EXERCISE REQUIREMENTS:
Begin with the line that contains "on the floor." and end with the line that contains "if empty is", transcribing exactly each line in that stretch and no other.

GIVEN DATA:

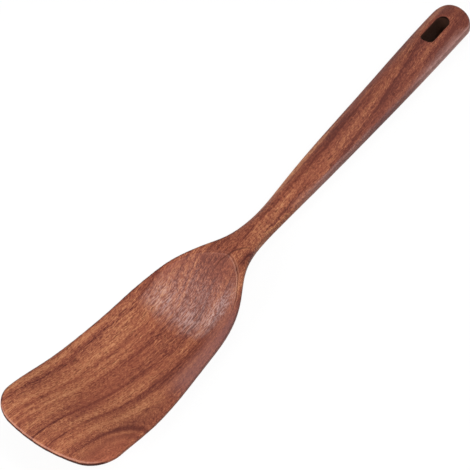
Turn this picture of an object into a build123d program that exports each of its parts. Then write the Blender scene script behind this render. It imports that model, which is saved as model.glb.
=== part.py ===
* * *
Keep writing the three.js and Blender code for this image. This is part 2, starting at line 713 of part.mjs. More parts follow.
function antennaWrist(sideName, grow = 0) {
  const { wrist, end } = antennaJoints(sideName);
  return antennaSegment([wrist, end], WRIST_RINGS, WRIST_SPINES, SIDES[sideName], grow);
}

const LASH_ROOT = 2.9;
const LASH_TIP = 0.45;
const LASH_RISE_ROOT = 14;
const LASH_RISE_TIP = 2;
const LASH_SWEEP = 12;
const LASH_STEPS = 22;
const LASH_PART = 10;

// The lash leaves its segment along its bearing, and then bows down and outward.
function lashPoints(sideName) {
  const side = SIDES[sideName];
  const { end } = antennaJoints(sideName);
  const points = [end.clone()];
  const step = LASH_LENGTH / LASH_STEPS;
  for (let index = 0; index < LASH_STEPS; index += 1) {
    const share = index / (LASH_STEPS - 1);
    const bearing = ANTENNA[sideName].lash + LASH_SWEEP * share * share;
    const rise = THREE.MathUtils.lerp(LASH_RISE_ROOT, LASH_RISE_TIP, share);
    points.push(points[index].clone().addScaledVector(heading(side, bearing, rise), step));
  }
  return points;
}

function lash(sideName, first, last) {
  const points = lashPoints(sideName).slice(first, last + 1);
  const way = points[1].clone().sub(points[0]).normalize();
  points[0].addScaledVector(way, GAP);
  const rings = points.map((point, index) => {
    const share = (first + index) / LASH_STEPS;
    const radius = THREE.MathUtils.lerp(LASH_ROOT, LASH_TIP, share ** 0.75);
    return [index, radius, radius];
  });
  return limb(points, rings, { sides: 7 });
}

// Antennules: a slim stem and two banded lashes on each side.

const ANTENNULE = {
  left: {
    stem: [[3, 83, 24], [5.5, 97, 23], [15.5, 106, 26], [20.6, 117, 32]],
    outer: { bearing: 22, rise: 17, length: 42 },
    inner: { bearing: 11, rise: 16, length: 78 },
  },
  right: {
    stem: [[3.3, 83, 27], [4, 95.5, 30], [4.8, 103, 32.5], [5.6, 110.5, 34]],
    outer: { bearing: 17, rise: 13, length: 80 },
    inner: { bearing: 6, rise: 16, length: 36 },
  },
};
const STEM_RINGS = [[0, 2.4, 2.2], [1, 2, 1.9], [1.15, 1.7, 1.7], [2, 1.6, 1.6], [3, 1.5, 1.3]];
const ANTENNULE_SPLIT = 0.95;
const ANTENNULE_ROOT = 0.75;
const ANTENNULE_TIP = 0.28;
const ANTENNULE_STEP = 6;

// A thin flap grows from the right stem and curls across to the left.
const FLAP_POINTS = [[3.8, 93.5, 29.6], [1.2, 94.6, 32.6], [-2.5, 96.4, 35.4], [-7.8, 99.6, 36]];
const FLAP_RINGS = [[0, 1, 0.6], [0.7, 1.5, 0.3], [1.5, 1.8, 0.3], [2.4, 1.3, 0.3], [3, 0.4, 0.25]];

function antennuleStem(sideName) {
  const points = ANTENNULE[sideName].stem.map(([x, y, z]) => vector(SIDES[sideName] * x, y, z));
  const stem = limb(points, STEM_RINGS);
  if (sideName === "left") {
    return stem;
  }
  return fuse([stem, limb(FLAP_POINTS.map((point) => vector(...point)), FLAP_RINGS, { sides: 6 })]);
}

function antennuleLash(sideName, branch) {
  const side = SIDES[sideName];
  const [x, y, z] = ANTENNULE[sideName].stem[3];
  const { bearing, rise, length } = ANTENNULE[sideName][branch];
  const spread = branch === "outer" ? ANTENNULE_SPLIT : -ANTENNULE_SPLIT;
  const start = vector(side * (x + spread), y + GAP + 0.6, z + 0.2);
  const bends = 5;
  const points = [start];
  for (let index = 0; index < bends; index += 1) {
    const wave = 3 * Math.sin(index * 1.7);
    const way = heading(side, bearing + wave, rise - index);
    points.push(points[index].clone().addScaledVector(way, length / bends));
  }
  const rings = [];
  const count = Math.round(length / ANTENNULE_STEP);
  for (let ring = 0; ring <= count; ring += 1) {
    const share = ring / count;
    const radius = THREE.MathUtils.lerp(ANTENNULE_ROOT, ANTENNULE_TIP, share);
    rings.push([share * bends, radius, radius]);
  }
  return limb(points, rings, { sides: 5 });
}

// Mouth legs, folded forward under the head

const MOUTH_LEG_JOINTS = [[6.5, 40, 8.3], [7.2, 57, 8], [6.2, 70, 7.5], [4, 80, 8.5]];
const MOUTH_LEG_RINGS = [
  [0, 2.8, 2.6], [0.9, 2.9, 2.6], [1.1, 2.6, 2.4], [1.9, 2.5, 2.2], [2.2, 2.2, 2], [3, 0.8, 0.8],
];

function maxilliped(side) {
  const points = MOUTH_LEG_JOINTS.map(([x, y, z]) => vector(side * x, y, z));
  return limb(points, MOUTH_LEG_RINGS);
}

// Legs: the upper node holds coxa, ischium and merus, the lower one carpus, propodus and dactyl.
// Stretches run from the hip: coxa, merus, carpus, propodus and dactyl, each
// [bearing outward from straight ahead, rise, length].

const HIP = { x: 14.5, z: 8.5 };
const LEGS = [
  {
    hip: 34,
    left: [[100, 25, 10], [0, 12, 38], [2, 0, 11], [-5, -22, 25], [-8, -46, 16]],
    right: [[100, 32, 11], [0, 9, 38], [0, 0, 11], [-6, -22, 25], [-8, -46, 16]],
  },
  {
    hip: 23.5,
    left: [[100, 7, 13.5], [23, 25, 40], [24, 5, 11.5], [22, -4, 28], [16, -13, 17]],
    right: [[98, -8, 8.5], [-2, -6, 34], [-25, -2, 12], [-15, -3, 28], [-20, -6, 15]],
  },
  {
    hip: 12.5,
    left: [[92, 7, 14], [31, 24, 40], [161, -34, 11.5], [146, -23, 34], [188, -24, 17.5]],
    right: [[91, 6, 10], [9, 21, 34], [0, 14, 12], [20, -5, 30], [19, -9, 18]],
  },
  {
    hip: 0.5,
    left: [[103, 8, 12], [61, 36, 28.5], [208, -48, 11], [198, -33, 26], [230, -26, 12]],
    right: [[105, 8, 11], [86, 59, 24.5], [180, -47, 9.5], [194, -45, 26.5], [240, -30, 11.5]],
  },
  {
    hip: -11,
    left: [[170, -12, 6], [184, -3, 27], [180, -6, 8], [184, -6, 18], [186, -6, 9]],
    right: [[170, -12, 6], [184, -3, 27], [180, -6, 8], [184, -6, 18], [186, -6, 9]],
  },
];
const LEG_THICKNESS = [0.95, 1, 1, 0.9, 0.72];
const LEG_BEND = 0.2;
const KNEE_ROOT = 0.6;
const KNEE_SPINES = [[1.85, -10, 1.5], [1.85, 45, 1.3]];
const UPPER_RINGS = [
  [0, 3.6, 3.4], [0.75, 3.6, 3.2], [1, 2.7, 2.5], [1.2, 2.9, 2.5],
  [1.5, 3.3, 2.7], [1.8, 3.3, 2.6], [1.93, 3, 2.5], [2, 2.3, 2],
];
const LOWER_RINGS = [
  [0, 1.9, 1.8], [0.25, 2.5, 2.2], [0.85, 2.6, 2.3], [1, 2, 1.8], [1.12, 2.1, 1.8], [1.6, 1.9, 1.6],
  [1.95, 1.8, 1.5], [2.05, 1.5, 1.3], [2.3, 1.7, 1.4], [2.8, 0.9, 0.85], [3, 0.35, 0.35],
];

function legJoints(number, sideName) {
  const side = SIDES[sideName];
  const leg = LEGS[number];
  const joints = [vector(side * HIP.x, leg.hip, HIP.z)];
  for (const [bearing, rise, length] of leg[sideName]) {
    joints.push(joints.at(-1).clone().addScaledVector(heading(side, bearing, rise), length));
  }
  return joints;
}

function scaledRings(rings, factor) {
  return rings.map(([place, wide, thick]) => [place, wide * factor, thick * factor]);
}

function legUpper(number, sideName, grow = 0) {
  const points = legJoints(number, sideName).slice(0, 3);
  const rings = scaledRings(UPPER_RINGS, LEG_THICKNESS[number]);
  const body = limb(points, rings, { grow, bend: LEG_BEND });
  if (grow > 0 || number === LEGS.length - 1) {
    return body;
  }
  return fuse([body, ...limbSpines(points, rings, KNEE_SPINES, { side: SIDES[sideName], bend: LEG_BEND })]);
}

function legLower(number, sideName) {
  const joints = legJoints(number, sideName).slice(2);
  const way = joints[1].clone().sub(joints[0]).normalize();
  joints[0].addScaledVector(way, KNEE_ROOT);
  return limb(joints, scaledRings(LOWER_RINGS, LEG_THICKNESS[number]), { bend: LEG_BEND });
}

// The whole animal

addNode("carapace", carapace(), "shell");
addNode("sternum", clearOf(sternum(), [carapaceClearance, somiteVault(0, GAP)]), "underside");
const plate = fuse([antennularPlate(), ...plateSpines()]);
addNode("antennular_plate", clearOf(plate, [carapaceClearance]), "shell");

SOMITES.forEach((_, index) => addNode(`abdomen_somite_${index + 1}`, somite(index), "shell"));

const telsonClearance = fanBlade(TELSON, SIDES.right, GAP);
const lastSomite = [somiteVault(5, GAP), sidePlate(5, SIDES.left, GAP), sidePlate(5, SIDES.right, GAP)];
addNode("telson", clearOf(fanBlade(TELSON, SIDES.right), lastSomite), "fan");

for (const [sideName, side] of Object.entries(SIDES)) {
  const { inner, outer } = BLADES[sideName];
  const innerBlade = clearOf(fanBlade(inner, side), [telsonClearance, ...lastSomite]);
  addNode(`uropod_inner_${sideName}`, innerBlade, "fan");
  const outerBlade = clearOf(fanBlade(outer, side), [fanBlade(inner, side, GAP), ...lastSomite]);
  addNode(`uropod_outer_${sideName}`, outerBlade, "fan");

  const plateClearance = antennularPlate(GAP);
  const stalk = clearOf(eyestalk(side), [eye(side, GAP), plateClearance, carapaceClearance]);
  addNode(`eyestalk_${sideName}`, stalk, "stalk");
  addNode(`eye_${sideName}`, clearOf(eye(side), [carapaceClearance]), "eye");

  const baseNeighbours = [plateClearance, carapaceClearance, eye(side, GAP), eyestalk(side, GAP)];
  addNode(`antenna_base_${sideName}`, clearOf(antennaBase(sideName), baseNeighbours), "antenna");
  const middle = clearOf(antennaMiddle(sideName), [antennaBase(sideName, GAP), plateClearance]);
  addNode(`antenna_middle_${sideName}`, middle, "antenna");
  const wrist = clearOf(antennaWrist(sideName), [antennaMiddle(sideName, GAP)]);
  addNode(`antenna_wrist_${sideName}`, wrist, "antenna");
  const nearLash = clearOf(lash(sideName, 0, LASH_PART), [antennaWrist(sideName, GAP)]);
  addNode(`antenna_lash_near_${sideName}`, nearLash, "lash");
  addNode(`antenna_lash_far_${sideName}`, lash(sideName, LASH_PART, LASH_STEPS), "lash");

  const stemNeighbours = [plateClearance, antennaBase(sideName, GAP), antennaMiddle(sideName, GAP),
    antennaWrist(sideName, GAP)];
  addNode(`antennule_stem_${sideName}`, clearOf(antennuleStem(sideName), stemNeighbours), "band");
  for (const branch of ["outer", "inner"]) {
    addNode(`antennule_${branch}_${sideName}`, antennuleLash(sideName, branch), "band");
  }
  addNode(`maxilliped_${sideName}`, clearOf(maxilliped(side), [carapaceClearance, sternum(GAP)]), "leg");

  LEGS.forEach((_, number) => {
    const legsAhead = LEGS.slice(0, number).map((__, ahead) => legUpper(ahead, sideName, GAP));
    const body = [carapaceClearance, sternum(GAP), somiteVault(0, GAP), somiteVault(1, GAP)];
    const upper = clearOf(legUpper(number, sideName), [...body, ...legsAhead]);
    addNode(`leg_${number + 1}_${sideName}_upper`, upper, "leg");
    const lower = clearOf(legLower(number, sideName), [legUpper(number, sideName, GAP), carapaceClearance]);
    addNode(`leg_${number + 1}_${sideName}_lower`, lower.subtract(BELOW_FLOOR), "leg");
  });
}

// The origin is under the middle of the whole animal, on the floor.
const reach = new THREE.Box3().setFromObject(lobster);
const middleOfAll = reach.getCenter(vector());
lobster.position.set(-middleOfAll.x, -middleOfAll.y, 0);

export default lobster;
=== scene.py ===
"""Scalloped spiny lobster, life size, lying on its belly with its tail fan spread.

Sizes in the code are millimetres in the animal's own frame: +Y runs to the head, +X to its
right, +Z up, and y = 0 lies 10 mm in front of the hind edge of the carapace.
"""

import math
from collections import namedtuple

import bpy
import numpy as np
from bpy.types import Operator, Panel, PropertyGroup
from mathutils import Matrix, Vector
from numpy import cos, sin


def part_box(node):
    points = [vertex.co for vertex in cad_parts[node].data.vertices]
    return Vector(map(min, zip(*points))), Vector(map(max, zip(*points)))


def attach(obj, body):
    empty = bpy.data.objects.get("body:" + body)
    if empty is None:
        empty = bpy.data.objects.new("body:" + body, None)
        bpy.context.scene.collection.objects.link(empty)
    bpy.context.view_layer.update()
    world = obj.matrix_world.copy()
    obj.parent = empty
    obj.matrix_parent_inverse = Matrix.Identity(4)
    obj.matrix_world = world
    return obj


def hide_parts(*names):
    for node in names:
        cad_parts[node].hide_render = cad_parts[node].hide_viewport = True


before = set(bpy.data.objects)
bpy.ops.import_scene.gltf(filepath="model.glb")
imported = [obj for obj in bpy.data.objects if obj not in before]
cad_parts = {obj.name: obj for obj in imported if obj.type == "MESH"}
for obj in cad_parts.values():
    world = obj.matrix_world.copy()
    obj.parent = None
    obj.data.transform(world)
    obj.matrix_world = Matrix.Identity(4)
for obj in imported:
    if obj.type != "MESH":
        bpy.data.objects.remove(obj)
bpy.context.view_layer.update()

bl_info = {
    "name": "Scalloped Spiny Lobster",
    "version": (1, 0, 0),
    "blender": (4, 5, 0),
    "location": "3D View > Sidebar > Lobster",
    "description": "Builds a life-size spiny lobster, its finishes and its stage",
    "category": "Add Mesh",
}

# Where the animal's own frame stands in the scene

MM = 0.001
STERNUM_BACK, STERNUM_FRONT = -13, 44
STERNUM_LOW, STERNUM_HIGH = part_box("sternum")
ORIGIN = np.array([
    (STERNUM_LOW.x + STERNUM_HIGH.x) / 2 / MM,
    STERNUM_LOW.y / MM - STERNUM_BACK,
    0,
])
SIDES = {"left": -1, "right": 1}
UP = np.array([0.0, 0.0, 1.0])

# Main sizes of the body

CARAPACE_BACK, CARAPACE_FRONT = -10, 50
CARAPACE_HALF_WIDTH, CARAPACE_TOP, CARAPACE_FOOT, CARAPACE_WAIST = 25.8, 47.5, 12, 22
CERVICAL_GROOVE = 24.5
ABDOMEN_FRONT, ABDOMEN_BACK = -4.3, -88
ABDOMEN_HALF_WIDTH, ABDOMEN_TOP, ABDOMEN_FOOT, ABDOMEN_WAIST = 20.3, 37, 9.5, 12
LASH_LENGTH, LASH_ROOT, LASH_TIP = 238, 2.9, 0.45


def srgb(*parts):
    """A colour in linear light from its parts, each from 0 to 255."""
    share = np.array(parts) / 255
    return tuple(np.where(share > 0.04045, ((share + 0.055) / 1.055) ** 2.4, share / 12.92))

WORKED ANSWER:
// The origin is under the middle of the whole animal, on the floor.
const reach = new THREE.Box3().setFromObject(lobster);
const middleOfAll = reach.getCenter(vector());
lobster.position.set(-middleOfAll.x, -middleOfAll.y, 0);

export default lobster;
=== scene.py ===
"""Scalloped spiny lobster, life size, lying on its belly with its tail fan spread.

Sizes in the code are millimetres in the animal's own frame: +Y runs to the head, +X to its
right, +Z up, and y = 0 lies 10 mm in front of the hind edge of the carapace.
"""

import math
from collections import namedtuple

import bpy
import numpy as np
from bpy.types import Operator, Panel, PropertyGroup
from mathutils import Matrix, Vector
from numpy import cos, sin


def part_box(node):
    points = [vertex.co for vertex in cad_parts[node].data.vertices]
    return Vector(map(min, zip(*points))), Vector(map(max, zip(*points)))


def attach(obj, body):
    empty = bpy.data.objects.get("body:" + body)
    if empty is None:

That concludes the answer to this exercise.